#### EXTRACTED INFORMATION:
....
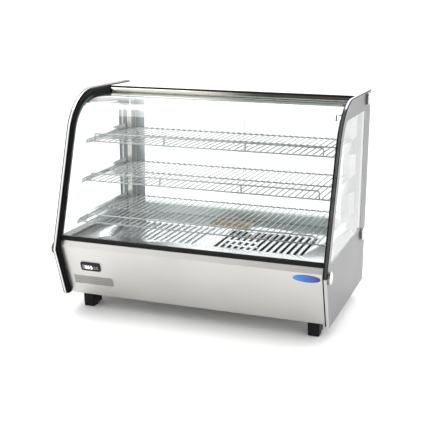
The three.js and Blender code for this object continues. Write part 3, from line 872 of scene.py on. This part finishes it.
....
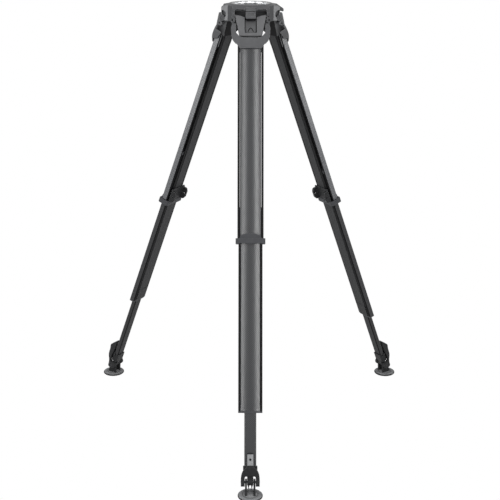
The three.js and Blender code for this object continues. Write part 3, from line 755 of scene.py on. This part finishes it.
....
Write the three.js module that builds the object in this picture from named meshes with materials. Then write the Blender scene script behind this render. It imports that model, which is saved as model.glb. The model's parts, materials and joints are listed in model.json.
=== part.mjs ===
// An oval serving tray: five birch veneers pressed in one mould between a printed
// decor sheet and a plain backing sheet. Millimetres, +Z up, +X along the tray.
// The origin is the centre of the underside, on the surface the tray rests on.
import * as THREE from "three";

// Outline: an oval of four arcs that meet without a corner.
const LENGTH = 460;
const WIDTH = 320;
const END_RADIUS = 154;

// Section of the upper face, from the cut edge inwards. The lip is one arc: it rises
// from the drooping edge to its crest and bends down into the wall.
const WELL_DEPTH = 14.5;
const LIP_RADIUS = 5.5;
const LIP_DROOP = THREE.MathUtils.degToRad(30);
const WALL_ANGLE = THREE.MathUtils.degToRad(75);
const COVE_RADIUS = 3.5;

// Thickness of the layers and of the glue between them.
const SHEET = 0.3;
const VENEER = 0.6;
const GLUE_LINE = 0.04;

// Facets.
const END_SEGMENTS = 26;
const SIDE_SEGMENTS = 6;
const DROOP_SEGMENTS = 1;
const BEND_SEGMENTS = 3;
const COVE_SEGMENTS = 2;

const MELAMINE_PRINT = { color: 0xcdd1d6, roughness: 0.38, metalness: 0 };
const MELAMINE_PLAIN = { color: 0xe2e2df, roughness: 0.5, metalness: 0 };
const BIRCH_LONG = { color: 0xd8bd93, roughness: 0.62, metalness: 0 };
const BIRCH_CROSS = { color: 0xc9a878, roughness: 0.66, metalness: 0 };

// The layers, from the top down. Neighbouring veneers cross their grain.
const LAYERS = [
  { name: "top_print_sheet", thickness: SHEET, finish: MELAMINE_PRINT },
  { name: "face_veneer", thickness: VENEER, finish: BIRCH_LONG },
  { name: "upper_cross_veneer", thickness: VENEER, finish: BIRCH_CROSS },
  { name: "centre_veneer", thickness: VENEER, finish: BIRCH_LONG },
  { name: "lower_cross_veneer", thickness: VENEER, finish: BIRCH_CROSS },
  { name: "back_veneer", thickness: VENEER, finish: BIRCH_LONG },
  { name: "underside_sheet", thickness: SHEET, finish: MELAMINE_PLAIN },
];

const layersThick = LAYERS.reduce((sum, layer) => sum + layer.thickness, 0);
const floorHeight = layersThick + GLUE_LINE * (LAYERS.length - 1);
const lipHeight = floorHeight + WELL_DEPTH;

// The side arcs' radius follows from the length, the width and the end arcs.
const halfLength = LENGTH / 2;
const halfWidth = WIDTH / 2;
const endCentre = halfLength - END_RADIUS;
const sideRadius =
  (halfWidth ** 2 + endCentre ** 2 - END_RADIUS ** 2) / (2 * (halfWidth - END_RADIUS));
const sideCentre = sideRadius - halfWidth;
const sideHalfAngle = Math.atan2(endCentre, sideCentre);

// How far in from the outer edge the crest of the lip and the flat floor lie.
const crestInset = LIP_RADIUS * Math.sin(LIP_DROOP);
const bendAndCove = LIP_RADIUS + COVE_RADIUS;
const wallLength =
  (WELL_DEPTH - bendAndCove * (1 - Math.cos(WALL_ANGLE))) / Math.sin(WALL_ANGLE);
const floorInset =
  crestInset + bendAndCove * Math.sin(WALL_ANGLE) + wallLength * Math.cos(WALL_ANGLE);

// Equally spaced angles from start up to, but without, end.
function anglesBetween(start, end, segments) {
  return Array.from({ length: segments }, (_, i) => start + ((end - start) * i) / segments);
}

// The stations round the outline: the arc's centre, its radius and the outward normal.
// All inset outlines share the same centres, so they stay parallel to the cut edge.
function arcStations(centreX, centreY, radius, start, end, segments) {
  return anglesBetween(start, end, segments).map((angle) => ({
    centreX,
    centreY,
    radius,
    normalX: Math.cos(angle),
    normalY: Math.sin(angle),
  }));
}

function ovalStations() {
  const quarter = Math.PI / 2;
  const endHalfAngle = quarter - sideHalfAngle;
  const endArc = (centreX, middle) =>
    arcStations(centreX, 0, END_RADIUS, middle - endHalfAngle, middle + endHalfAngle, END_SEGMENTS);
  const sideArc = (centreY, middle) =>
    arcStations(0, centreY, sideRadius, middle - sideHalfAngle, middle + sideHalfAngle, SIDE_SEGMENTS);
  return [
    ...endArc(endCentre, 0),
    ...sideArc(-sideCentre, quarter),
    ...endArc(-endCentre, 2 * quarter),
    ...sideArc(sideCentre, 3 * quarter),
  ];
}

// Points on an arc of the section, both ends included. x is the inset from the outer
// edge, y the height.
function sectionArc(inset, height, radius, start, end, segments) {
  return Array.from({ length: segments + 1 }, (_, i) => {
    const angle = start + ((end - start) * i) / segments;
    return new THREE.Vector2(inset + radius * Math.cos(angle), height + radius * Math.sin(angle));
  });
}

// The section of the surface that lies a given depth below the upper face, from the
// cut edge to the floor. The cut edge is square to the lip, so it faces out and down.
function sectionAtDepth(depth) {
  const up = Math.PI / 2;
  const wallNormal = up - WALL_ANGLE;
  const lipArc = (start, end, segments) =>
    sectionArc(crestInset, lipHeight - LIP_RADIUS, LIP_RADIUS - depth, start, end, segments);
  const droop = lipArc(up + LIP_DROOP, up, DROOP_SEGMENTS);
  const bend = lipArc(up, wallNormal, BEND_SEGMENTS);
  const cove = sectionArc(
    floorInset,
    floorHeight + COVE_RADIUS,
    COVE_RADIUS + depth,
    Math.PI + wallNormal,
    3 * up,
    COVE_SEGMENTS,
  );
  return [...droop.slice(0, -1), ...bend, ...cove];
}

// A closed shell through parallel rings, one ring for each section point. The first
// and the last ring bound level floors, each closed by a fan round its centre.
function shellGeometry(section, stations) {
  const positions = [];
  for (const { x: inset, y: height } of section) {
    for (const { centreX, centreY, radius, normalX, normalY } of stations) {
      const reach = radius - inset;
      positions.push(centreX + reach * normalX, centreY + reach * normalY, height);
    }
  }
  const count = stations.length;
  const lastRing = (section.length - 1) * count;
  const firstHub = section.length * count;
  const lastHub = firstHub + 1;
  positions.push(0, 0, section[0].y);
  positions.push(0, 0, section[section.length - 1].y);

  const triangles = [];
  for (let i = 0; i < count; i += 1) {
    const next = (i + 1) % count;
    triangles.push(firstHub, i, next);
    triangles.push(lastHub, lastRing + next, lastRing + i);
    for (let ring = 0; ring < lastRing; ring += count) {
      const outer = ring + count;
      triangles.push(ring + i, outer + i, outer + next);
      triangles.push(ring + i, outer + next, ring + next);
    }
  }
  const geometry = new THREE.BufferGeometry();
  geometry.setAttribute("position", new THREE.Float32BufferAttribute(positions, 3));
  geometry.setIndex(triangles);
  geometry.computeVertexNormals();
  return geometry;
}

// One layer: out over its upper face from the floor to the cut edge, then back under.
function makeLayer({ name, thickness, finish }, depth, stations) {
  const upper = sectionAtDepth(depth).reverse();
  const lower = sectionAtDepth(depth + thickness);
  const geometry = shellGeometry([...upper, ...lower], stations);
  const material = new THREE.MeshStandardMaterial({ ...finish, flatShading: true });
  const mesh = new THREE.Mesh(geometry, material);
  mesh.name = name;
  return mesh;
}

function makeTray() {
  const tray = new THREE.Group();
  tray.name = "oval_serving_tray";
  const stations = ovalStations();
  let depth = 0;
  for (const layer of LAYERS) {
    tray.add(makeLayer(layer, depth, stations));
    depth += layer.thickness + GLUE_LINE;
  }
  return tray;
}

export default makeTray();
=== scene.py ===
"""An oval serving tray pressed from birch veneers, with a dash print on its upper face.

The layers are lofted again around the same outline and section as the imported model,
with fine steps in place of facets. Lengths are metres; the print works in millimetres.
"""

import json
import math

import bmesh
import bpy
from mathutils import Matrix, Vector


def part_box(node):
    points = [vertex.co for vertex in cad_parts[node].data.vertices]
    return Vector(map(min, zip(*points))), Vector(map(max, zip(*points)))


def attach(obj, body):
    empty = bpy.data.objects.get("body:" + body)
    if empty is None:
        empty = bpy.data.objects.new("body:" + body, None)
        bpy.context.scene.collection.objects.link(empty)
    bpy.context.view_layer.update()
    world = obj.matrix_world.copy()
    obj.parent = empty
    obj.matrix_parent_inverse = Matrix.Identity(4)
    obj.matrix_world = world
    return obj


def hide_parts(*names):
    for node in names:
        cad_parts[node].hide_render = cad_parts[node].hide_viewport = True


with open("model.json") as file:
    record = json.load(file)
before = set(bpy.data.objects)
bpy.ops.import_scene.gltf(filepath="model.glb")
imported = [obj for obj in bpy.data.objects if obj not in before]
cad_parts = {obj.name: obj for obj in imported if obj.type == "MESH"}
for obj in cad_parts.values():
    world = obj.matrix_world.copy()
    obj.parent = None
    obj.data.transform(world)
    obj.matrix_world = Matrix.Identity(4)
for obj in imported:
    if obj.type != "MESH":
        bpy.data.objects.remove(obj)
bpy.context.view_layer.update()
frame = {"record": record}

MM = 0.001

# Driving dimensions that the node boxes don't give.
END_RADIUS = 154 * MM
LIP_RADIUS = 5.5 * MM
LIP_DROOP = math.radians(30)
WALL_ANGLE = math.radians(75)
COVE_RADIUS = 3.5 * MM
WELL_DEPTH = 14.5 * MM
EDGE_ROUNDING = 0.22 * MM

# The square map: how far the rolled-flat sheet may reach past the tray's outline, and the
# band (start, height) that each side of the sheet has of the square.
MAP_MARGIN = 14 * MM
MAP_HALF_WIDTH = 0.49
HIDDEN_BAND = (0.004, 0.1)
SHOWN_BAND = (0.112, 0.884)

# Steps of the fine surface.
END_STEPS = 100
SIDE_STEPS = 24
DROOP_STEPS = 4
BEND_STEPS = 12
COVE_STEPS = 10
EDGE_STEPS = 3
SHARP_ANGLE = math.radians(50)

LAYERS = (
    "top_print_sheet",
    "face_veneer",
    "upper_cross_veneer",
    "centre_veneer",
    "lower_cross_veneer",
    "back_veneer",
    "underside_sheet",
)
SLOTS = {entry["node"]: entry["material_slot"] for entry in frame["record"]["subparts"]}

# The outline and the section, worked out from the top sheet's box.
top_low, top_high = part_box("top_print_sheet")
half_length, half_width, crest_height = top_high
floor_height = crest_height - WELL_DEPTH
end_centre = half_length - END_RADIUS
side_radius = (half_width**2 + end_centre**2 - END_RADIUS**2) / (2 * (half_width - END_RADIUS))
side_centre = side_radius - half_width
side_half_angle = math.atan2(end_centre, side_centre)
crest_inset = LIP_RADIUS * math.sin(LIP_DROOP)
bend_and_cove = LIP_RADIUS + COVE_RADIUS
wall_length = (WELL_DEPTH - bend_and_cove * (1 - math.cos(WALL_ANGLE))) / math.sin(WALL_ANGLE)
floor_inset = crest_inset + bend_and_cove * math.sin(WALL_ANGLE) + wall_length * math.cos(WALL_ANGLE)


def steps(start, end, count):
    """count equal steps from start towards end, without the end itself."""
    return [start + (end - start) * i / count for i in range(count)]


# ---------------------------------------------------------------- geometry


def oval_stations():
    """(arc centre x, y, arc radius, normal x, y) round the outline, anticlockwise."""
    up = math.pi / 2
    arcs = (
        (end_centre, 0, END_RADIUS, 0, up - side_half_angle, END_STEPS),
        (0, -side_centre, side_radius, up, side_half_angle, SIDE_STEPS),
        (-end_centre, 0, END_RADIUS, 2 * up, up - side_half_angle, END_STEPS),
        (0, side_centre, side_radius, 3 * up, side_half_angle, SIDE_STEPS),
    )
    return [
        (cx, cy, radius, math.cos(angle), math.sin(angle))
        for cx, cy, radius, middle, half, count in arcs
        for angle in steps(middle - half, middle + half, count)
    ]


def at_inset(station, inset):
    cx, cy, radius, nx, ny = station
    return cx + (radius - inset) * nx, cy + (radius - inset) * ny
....
#### JOB:
Only the lines from the one containing "in imported if" through the one containing "for entry in" are to be reproduced, exactly as they appear.

#### ANSWER IN FULL:
cad_parts = {obj.name: obj for obj in imported if obj.type == "MESH"}
for obj in cad_parts.values():
    world = obj.matrix_world.copy()
    obj.parent = None
    obj.data.transform(world)
    obj.matrix_world = Matrix.Identity(4)
for obj in imported:
    if obj.type != "MESH":
        bpy.data.objects.remove(obj)
bpy.context.view_layer.update()
frame = {"record": record}

MM = 0.001

# Driving dimensions that the node boxes don't give.
END_RADIUS = 154 * MM
LIP_RADIUS = 5.5 * MM
LIP_DROOP = math.radians(30)
WALL_ANGLE = math.radians(75)
COVE_RADIUS = 3.5 * MM
WELL_DEPTH = 14.5 * MM
EDGE_ROUNDING = 0.22 * MM

# The square map: how far the rolled-flat sheet may reach past the tray's outline, and the
# band (start, height) that each side of the sheet has of the square.
MAP_MARGIN = 14 * MM
MAP_HALF_WIDTH = 0.49
HIDDEN_BAND = (0.004, 0.1)
SHOWN_BAND = (0.112, 0.884)

# Steps of the fine surface.
END_STEPS = 100
SIDE_STEPS = 24
DROOP_STEPS = 4
BEND_STEPS = 12
COVE_STEPS = 10
EDGE_STEPS = 3
SHARP_ANGLE = math.radians(50)

LAYERS = (
    "top_print_sheet",
    "face_veneer",
    "upper_cross_veneer",
    "centre_veneer",
    "lower_cross_veneer",
    "back_veneer",
    "underside_sheet",
)
SLOTS = {entry["node"]: entry["material_slot"] for entry in frame["record"]["subparts"]}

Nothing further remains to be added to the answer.